No matter what creative field you work in, there’s a big difference between the aspiring professional and the actual professional.
  • The aspiring professional can go at his own pace. The professional has to hold to a schedule
  • The aspiring professional is allowed to make mistakes. The professional is expected to be past that.
  • The aspiring professional can go back and forth between day job, family, hobbies, and their aspiring profession as their needs demand. The professional is expected to have that balance figured out already.
So on and so forth. The transition from aspiring professional to actual professional is a long one, but Kickstarter has the uncanny ability to throw a company into the deep end of the professional pool and tell them to sink or swim. It’s almost a cliche now to hear companies talk about how they weren't prepared for the success of a kickstarter, but it’s a cliche because it happens so often it’s practically expected.

As for us, we’d already run a kickstarter before (which came in at a whopping $1,200 total) we expected this one to come in at $2,000, maybe as high as $5,000 if we were really lucky. And so, I did something that in hindsight was such a stupid financial decision that I expect many of you to shake your heads at me for it.

I promised a collaborator a percentage of the kickstarter funding.
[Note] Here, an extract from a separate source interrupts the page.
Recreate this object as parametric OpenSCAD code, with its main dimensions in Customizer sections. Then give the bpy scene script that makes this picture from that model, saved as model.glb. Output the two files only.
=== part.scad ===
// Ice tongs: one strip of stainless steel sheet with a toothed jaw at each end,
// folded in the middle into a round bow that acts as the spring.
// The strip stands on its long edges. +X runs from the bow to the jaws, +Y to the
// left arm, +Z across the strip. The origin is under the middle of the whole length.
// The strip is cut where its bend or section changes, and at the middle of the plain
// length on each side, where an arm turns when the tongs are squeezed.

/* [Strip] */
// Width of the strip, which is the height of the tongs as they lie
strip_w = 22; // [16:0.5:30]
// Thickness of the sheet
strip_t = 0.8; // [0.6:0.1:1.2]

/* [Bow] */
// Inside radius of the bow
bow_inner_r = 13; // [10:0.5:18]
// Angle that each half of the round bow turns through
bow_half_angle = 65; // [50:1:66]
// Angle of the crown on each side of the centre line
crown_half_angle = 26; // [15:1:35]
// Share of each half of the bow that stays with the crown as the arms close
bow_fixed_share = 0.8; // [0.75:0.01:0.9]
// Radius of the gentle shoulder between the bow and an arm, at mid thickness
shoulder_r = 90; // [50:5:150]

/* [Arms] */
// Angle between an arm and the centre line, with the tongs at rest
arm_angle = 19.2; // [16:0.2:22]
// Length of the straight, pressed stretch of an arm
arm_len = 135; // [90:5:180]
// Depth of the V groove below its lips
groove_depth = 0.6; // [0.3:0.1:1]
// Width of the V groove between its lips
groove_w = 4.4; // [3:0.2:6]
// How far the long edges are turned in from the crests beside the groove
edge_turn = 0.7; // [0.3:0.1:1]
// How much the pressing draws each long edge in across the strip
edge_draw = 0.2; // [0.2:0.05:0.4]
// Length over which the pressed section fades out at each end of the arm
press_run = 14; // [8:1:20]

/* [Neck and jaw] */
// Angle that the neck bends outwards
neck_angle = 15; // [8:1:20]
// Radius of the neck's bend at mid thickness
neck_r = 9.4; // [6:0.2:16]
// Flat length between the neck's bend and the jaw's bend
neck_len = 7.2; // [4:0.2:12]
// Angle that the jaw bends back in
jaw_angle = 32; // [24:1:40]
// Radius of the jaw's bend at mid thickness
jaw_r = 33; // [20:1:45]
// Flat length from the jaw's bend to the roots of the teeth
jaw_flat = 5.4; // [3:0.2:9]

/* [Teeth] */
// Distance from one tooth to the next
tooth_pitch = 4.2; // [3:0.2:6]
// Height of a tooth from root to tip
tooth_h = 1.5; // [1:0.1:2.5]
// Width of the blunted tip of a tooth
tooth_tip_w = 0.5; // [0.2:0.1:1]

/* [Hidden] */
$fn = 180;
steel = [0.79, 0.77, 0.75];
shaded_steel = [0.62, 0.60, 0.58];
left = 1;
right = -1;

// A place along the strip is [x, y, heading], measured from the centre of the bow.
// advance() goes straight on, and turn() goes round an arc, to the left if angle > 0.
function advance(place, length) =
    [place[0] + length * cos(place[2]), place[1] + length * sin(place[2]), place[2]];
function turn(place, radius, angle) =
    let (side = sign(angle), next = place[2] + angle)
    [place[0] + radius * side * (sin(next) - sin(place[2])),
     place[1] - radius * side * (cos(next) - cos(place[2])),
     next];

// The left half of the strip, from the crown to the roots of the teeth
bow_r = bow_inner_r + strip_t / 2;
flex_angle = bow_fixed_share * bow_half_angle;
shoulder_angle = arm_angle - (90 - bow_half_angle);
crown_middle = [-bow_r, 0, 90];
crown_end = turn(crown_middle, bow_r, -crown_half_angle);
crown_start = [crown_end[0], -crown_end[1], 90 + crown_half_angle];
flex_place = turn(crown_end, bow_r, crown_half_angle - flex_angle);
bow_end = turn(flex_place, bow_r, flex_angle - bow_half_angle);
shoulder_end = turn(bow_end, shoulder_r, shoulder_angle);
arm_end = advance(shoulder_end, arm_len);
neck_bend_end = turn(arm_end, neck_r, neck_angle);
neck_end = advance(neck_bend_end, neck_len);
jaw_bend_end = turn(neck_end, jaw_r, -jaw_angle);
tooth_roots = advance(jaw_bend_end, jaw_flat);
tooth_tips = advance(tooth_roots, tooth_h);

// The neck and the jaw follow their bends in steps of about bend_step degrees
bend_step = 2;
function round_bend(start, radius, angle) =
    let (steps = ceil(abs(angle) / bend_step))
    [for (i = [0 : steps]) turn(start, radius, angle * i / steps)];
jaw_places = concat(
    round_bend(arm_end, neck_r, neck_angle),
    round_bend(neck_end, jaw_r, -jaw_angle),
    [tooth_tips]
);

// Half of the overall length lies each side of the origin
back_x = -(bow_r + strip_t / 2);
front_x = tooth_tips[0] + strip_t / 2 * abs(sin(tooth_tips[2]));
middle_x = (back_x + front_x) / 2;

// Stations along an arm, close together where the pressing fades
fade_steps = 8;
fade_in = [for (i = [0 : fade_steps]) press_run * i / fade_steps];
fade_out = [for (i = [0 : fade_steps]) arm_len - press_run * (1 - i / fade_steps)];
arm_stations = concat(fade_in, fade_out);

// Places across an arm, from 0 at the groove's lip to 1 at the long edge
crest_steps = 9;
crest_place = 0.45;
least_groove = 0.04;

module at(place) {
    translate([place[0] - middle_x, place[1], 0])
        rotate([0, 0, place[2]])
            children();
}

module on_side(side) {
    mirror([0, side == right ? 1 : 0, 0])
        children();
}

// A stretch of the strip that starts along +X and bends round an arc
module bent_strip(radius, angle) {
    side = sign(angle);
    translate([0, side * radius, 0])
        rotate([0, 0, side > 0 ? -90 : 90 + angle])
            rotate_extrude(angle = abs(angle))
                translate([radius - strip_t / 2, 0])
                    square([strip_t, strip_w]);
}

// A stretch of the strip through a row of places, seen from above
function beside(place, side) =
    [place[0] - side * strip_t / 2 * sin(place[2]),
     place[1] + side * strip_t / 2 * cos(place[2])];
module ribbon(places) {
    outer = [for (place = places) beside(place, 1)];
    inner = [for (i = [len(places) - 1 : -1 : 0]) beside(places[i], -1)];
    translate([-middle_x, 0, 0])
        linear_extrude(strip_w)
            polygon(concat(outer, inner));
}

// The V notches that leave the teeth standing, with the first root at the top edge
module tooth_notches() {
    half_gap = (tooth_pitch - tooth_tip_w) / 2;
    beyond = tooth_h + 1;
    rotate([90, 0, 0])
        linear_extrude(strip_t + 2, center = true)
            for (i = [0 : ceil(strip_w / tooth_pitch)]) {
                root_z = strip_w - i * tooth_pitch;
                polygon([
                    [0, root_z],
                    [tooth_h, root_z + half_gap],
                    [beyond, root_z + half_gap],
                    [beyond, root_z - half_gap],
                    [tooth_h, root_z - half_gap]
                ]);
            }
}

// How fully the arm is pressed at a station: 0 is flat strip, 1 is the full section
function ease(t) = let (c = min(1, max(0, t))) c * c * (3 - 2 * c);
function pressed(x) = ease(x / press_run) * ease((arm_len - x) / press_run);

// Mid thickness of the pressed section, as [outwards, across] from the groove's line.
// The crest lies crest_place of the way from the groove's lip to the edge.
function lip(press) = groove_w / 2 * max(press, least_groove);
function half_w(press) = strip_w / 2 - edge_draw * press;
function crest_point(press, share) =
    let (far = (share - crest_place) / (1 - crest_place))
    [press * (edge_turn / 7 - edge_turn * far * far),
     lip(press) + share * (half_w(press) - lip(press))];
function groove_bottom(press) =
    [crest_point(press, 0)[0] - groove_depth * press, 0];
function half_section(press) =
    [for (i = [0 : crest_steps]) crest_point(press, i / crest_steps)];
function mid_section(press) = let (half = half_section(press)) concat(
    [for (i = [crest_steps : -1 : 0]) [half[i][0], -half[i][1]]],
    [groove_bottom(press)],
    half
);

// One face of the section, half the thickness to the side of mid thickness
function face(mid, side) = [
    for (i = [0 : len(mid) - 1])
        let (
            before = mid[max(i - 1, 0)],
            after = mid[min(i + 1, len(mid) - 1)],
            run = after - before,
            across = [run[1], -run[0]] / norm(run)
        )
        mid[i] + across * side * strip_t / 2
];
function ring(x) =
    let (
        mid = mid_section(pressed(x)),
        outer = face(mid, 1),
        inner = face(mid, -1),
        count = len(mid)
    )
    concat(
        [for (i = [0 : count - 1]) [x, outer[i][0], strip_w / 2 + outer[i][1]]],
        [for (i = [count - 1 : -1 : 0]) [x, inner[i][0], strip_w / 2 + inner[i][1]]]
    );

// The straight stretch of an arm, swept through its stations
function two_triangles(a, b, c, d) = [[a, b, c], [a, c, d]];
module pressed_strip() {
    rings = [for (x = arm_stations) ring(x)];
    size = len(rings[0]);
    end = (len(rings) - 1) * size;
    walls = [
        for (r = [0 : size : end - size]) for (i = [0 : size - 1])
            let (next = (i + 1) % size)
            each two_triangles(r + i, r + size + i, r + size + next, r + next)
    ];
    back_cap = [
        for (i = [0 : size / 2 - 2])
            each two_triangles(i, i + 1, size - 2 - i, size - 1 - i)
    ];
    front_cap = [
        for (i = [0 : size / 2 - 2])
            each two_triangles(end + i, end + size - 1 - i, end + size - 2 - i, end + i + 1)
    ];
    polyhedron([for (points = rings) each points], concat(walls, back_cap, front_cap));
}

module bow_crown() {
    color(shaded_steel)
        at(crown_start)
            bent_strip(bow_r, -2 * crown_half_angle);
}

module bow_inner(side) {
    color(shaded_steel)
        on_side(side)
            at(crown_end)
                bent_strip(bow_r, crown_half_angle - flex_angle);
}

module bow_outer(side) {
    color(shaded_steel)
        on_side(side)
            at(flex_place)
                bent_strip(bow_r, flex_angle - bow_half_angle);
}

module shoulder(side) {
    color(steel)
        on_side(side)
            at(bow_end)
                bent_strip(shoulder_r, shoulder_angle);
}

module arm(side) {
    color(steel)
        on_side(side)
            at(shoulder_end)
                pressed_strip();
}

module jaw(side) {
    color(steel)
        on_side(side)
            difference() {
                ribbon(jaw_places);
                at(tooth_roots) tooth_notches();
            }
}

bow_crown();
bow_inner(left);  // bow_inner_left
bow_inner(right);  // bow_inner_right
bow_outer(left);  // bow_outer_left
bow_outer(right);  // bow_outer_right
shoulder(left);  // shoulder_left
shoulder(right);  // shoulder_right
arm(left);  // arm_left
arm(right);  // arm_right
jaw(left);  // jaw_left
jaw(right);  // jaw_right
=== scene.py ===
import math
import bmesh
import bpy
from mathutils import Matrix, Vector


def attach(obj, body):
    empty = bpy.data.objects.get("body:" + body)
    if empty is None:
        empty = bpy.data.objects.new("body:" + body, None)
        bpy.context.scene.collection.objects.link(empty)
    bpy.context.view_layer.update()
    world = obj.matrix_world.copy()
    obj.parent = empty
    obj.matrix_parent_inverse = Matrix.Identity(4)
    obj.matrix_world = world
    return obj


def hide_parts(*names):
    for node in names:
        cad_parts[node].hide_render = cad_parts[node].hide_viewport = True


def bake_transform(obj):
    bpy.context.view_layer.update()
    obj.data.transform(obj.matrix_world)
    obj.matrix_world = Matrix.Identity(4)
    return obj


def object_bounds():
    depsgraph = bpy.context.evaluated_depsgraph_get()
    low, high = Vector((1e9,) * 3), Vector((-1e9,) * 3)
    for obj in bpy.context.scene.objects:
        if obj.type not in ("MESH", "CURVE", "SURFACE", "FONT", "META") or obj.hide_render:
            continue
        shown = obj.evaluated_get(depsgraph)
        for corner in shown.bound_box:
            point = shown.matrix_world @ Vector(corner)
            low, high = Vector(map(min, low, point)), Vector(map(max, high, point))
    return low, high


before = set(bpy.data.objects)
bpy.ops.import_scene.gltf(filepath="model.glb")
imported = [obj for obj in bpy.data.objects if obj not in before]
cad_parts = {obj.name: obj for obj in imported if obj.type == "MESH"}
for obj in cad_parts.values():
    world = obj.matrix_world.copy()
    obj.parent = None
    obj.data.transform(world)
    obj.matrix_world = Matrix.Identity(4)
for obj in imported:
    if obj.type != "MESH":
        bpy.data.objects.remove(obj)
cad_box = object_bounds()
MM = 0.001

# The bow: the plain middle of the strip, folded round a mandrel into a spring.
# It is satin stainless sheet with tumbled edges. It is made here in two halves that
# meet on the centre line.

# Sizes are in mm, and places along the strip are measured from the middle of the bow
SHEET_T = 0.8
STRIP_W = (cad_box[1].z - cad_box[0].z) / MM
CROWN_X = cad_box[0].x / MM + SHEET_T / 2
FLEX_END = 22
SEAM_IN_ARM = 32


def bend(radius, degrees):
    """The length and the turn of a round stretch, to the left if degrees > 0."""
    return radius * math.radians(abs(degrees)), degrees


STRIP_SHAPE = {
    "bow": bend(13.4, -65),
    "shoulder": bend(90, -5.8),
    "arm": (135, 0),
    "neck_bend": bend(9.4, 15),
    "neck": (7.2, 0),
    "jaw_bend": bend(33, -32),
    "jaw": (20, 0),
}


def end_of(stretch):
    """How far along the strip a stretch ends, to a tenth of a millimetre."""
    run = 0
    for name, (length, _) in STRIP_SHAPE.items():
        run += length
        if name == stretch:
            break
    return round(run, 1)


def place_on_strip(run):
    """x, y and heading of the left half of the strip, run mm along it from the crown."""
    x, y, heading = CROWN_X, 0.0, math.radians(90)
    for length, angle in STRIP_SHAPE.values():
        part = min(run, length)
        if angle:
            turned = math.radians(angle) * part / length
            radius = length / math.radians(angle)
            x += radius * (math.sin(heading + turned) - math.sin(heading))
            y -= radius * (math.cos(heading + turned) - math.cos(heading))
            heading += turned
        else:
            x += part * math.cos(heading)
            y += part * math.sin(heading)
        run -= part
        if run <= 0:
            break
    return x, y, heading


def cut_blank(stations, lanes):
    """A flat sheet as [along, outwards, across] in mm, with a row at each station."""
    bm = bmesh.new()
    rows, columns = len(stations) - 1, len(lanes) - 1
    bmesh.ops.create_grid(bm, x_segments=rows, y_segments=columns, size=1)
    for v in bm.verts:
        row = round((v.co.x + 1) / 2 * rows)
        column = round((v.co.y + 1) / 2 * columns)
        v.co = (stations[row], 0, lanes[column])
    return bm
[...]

When the kickstarter began climbing past $5,000 with no signs of stopping, we knew we had a crisis. We did the math and realized that as more people joined and the cost of production therefore increased, the more that percentage being scraped off the top was driving us into the red. Since kickstarters happen in real-time, my wife rushed to re-negotiate with the collaborator while I started devising stretch goals and new reward tiers that balanced production costs better to hopefully push us into having the overhead to actually do the project. In the end we managed to get the finances in order, but were now facing a much bigger project than we’d planned on, complete with an entirely new book (Wizard’s Academy).

I’ve always had a hard time leaving something alone if I know it can be better, and so with a project as big as this one I kept finding myself going back to basics and back to basics, thinking and re-thinking the spheres, the implications of what we were introducing to the table, and how it would affect the way people played vs how they thought they were ‘supposed’ to play. And as many of you know, a 3 months became 6 months became 9 months. I’m sure I must have looked comical to the people I was working with, as I’d set up mock battles between various characters and stop after an attack to discuss why they’d made that choice and what other options there might have been.
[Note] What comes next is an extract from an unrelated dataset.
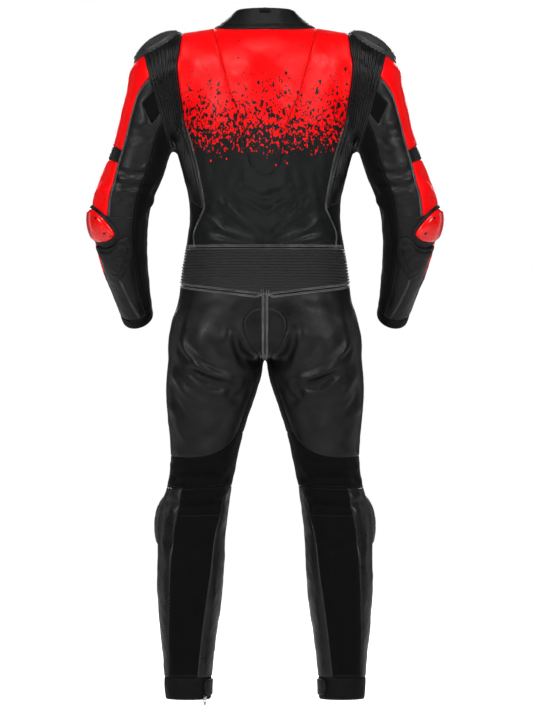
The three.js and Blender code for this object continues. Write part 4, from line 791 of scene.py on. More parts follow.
# Shader groups: each takes sizes and gives masks, values, colours or normals.
def groupOf(name, inputs, outputs):
    tree = bpy.data.node_groups.new(name, "ShaderNodeTree")
    kinds = {"f": "NodeSocketFloat", "v": "NodeSocketVector", "c": "NodeSocketColor"}
    for label, kind, value in inputs:
        socket = tree.interface.new_socket(label, in_out="INPUT", socket_type=kinds[kind])
        if value is not None:
            socket.default_value = value
    for label, kind in outputs:
        tree.interface.new_socket(label, in_out="OUTPUT", socket_type=kinds[kind])
    return tree, tree.nodes.new("NodeGroupInput"), tree.nodes.new("NodeGroupOutput")


def put(tree, kind, wires=(), **settings):
    node = tree.nodes.new(kind)
    for key, value in settings.items():
        setattr(node, key, value)
    for socket, value in dict(wires).items():
        target = node.inputs[socket]
        if hasattr(value, "links"):
            tree.links.new(value, target)
        else:
            target.default_value = value
    return node


def sumOf(tree, a, b, operation="ADD"):
    return put(tree, "ShaderNodeMath", {0: a, 1: b}, operation=operation).outputs[0]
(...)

We did the best we could as we tried to find that elusive balance between family, day job and design, and we discovered a few things:

  1. There are dozens of little tricks, traps, concerns, and red tape that goes into running a small business that you never realize are there until you run into them.
  2. Running something as big as this kickstarter, this book, and this business on the side just isn’t viable. There’s just too much involved.
  3. I really, really like design.

While I was in the middle of developing these rules, Paizo made an announcement that they were seeking a new full-time developer, and like most of the community I applied.

I passed the first round. Then I passed the design test. I made it all the way to the final interview, but in the end I didn’t get the job (obviously). But even so, it was a great experience, and it got my family and I to seriously think about what it would take, and whether or not it would be possible, for me to really, truly do this full-time.

My dear pregnant wife was graduating in only a couple months, which meant the end of student employment, which meant we were approaching that horrible ‘what now’ phase of life, where we had a limited opportunity to choose where we wanted to go and what we wanted to do with ourselves. We had a book in development, but we also had a 2.5 kids. Did we want to bank our family’s future on my design skills, based on nothing more than a kickstarter and “well Paizo seemed to like me”?

We did.

As soon as graduation was over, we picked up and moved to the Northwest where most of the other game companies are located. We found a town about two hours from Seattle that had a college in need of a ballroom dance instructor (my most reliable day job) and set up shop. We knew this was a risk and it would set our already overdue book back even longer as we spend a few months finding a place to live, moving in, getting work and life sorted, etc., but in the end we knew it would give me more time to design, and it worked. The book progressed faster than ever before, and while not finished, we were nonetheless able to get the PDF out Christmas night. And, due to figuring out much better production lines and divisions of labor, the rest of it should follow much quicker than before.

The Future

If anyone was interested in why the book was taking so much longer than expected, that's the explanation, and my own commitment to make sure everything runs much smoother from here on out.

Being a professional company means we’ve had to change our approach to our own products. We’ve learned just how long it takes us to develop things and how to divide labor up so everyone’s constantly busy, and we’ve adjusted our schedule to compensate.

Our first priority is getting you what you paid for; finishing Spheres of Power and getting Wizard’s Academy out to you.

We will also be running a new Kickstarter in January, not for a finished product as such, but more for a product line: a series of PDFs that, while they will culminate in a physical book at the end, will allow us to release them serially to you as they’re done rather than asking you to wait for the finished product.

We will also be revamping our company website into a much better hub, and we will be using our Facebook page to make announcements much more regularly.

And as always, I’ll be using this spot for my own general musings, but I guess every designer needs a place for that.